There was no body in the tomb
There were the strips of linen
There are the appearances of Jesus:
- multiple
- very physical: Mary holds on to him. Even eats fish with them: fish fingers.
‘The evidence for Jesus resurrection is so strong that nobody would question it except for two things: first it is a very unusual event. And second, if you believe it happened, you have to change the way you live.’ Wolfhart Pannenberg
And the empty tomb tells us that Jesus Christ rose from the dead. There is hope. It tells us that death does not have the last word. It tells us that when God is around, love and life trump death.
We have lost, as a nation, a central story. I long to see the story of the cross and resurrection put at the heart of our national life. Even if you do not believe it – it is a story that tells of love and self-sacrifice in the face of human brutality. It tells of the triumph of love over death. It is the story which can and should shape our ethics and define virtue for us.
But if with the disciples we stand at the empty tomb of Jesus; if with the beloved disciple we look at the evidence and we believe, this story is more than just a story.
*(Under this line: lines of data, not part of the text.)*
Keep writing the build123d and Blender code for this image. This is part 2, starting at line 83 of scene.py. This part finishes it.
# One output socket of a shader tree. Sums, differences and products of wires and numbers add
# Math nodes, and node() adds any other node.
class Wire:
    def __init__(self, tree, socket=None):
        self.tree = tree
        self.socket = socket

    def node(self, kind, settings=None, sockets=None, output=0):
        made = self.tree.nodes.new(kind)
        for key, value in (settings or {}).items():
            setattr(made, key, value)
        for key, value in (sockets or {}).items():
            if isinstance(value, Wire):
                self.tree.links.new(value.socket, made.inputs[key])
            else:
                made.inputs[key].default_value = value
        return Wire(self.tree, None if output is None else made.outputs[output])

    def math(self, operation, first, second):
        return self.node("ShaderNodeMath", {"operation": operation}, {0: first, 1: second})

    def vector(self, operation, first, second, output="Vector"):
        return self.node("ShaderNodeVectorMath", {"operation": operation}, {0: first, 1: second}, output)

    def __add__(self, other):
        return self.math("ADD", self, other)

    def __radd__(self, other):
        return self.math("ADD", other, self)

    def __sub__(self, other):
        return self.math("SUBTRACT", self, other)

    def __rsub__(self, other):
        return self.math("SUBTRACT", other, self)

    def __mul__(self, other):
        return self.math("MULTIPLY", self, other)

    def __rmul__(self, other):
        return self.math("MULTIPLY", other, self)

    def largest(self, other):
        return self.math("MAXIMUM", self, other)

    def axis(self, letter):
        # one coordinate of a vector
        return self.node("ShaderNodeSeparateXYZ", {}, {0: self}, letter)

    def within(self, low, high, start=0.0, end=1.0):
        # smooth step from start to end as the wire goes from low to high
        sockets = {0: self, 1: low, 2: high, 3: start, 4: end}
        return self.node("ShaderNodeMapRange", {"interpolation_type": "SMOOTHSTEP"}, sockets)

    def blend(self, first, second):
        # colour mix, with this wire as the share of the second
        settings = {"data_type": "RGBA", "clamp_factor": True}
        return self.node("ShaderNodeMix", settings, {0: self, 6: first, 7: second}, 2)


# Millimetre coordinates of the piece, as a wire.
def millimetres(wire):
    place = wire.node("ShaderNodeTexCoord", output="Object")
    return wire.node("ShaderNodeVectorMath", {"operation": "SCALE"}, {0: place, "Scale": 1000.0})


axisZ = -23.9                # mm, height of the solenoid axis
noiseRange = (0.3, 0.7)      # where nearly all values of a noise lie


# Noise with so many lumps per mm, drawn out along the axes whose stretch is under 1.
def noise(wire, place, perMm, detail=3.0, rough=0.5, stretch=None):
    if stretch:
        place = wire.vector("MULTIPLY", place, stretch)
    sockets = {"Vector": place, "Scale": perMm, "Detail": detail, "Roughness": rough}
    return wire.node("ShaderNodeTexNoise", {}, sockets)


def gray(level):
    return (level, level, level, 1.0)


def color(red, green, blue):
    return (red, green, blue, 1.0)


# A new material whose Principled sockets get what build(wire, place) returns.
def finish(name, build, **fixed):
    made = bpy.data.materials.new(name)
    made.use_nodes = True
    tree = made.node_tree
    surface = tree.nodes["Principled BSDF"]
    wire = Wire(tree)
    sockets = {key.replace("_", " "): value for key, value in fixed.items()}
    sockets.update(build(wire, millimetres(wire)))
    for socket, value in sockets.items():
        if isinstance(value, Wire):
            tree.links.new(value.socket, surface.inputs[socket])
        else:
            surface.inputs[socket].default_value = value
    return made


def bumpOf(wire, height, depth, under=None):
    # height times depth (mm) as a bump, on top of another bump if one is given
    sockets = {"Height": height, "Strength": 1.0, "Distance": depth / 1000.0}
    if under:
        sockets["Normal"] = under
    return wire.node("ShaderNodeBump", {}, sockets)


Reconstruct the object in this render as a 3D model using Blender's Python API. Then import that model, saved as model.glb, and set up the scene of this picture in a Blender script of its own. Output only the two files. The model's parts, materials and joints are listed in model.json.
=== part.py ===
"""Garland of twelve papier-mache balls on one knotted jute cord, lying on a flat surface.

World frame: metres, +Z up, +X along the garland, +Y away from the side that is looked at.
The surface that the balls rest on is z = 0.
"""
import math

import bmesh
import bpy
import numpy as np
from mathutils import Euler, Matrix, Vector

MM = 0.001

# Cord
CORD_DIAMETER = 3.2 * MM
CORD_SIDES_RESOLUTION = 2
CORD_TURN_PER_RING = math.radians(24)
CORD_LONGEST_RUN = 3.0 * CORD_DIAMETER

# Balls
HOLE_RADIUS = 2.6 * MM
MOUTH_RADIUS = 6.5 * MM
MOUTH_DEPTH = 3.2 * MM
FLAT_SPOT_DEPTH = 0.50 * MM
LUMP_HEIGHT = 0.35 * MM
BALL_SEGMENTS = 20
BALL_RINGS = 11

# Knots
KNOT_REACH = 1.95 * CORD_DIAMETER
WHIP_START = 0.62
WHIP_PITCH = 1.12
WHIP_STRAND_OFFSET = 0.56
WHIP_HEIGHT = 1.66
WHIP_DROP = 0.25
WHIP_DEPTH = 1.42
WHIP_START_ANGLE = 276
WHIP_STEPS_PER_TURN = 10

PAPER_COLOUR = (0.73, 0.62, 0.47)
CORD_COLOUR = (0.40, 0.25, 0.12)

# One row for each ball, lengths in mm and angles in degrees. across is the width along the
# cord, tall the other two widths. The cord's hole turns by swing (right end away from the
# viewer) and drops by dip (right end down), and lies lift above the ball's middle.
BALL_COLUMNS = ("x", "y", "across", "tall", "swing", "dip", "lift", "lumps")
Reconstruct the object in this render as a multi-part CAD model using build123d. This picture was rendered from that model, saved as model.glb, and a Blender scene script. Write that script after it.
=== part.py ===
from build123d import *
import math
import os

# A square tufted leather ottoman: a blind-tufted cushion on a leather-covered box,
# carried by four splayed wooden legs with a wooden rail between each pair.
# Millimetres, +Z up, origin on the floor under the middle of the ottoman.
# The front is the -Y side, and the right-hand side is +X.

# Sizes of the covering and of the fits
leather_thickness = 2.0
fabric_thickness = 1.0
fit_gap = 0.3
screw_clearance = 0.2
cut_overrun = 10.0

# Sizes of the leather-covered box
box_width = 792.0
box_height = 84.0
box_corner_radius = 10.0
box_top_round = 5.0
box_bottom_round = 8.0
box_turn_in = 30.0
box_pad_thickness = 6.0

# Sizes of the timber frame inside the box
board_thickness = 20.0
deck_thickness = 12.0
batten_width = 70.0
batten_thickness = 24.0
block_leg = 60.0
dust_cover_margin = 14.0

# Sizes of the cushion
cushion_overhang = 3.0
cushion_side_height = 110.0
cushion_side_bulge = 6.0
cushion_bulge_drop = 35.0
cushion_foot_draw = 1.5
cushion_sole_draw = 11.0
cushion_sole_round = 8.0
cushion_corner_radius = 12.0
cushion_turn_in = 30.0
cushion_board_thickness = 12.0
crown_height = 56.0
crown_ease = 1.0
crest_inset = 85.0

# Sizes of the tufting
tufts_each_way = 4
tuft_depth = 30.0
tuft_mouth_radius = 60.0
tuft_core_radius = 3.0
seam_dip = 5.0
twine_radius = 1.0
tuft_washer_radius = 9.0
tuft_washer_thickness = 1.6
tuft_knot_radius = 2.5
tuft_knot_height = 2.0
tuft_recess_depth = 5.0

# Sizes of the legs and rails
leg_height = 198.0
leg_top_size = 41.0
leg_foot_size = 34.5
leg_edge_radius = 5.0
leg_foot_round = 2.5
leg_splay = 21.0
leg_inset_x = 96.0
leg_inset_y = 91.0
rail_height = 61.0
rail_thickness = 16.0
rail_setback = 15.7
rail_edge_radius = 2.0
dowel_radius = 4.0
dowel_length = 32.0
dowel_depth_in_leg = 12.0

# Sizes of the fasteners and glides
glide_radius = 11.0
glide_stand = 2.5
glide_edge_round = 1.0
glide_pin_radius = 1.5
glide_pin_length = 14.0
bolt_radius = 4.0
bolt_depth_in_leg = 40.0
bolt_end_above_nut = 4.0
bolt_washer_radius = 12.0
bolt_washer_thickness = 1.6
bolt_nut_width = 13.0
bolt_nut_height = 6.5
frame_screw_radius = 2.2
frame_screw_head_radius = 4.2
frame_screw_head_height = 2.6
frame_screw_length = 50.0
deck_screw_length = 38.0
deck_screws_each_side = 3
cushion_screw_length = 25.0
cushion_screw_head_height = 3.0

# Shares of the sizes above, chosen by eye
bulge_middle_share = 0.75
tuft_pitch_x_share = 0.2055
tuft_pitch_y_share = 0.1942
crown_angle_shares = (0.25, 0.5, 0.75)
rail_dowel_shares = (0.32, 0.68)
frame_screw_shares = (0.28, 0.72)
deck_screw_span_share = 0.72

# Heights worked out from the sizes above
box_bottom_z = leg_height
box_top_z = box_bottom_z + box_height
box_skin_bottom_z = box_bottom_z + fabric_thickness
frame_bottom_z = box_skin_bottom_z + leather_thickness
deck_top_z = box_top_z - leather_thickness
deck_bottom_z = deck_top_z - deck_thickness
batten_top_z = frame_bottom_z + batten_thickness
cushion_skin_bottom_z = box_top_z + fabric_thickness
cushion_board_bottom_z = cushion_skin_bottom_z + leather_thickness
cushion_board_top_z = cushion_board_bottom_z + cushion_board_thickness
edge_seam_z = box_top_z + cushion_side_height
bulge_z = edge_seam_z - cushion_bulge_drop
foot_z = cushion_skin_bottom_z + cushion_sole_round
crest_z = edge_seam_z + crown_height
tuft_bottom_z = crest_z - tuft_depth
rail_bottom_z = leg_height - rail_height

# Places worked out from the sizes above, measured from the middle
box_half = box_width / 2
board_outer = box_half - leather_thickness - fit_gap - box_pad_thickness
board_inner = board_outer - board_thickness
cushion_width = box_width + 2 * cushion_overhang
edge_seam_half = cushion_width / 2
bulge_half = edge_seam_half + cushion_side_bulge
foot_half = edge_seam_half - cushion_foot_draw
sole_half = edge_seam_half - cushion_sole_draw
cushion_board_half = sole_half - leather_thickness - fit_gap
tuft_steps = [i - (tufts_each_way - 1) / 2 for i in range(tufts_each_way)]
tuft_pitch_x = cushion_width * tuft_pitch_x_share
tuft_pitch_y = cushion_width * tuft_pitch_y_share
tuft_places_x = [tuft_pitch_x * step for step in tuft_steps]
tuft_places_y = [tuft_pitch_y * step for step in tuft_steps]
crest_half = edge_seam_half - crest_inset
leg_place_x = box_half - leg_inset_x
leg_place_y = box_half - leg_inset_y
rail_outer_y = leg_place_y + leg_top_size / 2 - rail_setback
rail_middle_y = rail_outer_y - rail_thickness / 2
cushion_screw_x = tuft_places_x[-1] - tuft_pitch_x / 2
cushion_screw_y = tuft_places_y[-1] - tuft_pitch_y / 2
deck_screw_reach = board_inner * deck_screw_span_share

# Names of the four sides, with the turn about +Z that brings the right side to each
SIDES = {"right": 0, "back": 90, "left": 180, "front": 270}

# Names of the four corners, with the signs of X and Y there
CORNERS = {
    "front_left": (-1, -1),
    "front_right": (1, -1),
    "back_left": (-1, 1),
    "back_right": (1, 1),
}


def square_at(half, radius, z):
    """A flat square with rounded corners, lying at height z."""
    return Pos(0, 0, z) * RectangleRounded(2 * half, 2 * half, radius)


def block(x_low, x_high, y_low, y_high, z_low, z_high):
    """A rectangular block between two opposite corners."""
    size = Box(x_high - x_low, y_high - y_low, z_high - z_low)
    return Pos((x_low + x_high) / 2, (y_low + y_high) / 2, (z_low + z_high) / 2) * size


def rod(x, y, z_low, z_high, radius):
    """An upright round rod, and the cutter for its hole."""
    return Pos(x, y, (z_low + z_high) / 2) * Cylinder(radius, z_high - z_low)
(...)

This is something that is totally and utterly glorious.
The empty tomb speaks of the love of God: the love of God in giving his Son to death for us; and the love of God in not abandoning his Son or us.
It speaks of the power of God: the God who we trust is a God who can bring life out of death. There is no force in the universe that is more powerful than him.
It speaks of the forgiveness of God: if Jesus had hung on the cross and died, and that was it, we would have had no idea whether his death was sufficient to cover our sins. But by raising him from the dead, God has shown us that the sacrifice is complete.
It speaks of the purposes of God for our lives: God will not take suffering away from us, he will not take the crosses away from us. He will walk with us as we go to the cross, he will work his ways through the cross, and he will give us life beyond the cross.
It speaks of the power of God to change our motives. Hebrews 12:2 tells us that Jesus walked went to the cross, with the pain and the shame, for the sake of the joy that was before him. In other words, the greatest motivating force for Jesus was not death but life.
It speaks of the gift of God and the life of God – for God would have us purified and forgiven, and God would give us new life.
And if I look at the world from the perspective of an empty tomb – I know that there will be weeping. There will be times when I, when you, are desperate. When it feels that you are forsaken and crushed and abandoned and helpless and empty and hopeless and very very alone, when there is no way out. There will be times of immense pain. It does not mean that there is no God; it does not mean that God has walked out on us; it does not necessarily mean that we have been disobedient to him (although we might have been – we might have strayed far from him).
Instead, if I look at the world from the perspective of an empty tomb then it means that even in the face of the most awful suffering, there is hope. Death is not the end – there is so much more.
The world offers promises full of emptiness. Easter offers emptiness full of promise.
The world promises that if we live for the world we will be attractive and happy and fulfilled and respected and we will live for ever. It doesn’t actually say that. But it implies it. It is a great promise, but it is empty. Live for the world, for money and things and the fulfilling of our needs and human praise and comfort – we may get some of them, but we will end up lonely, lost, isolated, unfulfilled and ultimately dead.
Easter, on the other hand, offers emptiness: an Empty cross, empty tomb, empty grave-clothes. It offers us – here and now - ridicule and self-sacrifice and brokenness and repentance and tears; but it also offers us life. Life now with God and eternal life then.
Where do you set up your shop?
We can set up a shop outside a bank, or a brothel, or the computer screen, or a TV studio, or a restaurant, or a home, or a university, or the nursery, or a church building, or number 10 Downing Street – whatever it is/wherever it is that is most important to you.
We look at the world from that perspective. Sometimes, when we are on top of the world, the world is a very good place to be. Sometimes when we are in the pit, or the battle is definitely going against us, the world is no longer any good.
Today we are invited to set up shop outside the empty tomb of Jesus Christ: to see things through the glasses of the cross and the resurrection. To see other people through the glasses of the cross and resurrection. To see ourselves through those glasses. To see the past and the present and the future.